Andreas Kyriacou: Wobei die Zugehörigkeit zu einer Staatskirche nicht viel aussagt über religiöse Befindlichkeiten. Es gibt eine Studie von 2011, wo Religiosität, das persönliche Empfinden untersucht wurde. Danach haben etwa 2/3 ein distanziertes Verhältnis zu Religion, von denen sind aber noch viele Mitglied einer Staatskirche.

Die glauben nicht mehr an einen personalen Gott, eher vielleicht noch an eine diffus definierte höhere Macht. Aber nicht mehr an Gott, was aber das Fundament der monotheistischen Religionen ist. Dass es sich aber auch von den Strukturen her angleicht, dauert eben noch.

Die Reformierten sind im Sinkflug. Ein Teil der Leute treten zu den Freikirchen über, haben sich also in eine fundamentalistischeren Ecke umorientiert, oder sind ausgetreten, weil sie vom Glauben abgekommen sind, aber der größte Rückgang ist, weil ihnen die Mitglieder wegsterben.

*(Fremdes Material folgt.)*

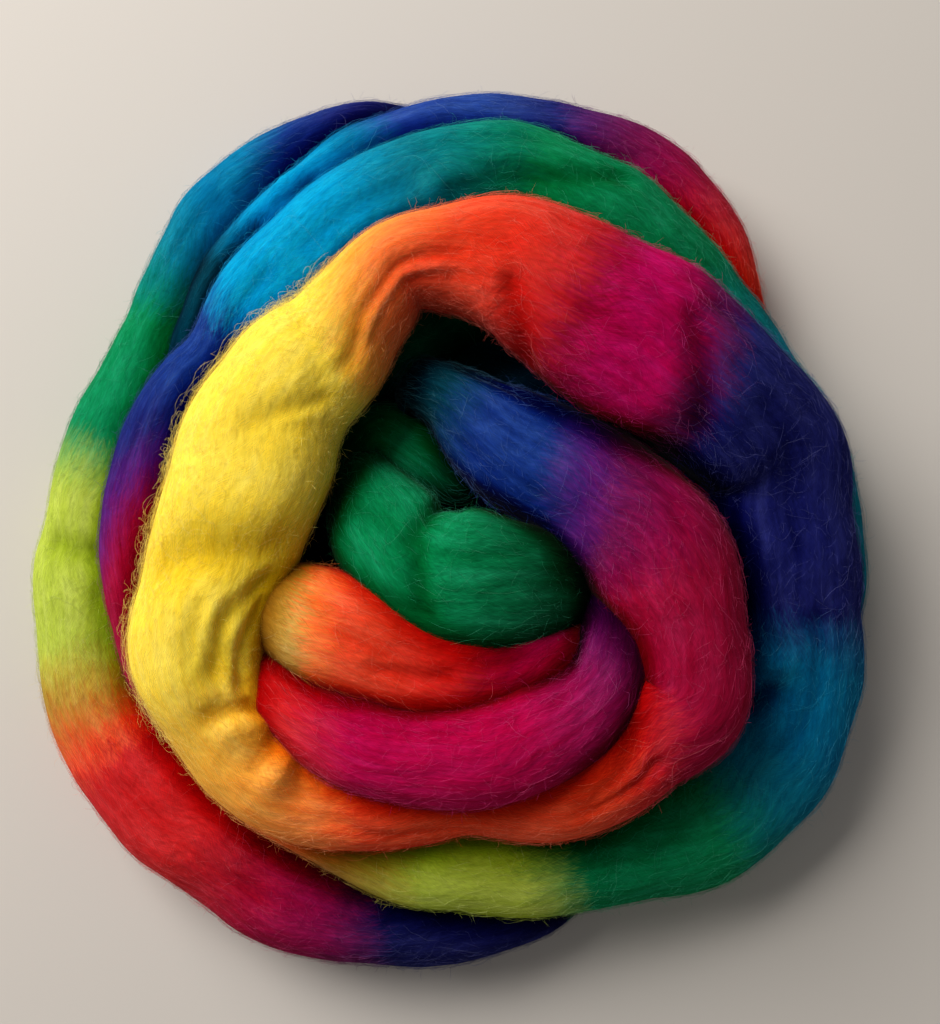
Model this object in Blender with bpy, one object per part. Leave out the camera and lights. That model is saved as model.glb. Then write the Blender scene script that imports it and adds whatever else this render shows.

Bei den Katholiken ist es etwas abgeschwächt, weil sie Migrationsgewinne vorweisen können. Jeder der sich in der Schweiz niederlässt, wird nach seiner Religion gefragt, und die Gemeindeverwaltungen schieben dann alle Protestanten den Reformierten Kirchen zu, die Katholiken eben zur röm. katholischen Kirche der Schweiz. Bei ihnen macht dies etwas mehr Sinn, weil die sich tatsächlich als Weltkirche verstehen. Wir haben sehr viel Immigration aus Ländern mit hohem Katholikenanteil : Portugal, Spanien, Italien, Osteuropa aber auch Süddeutschland.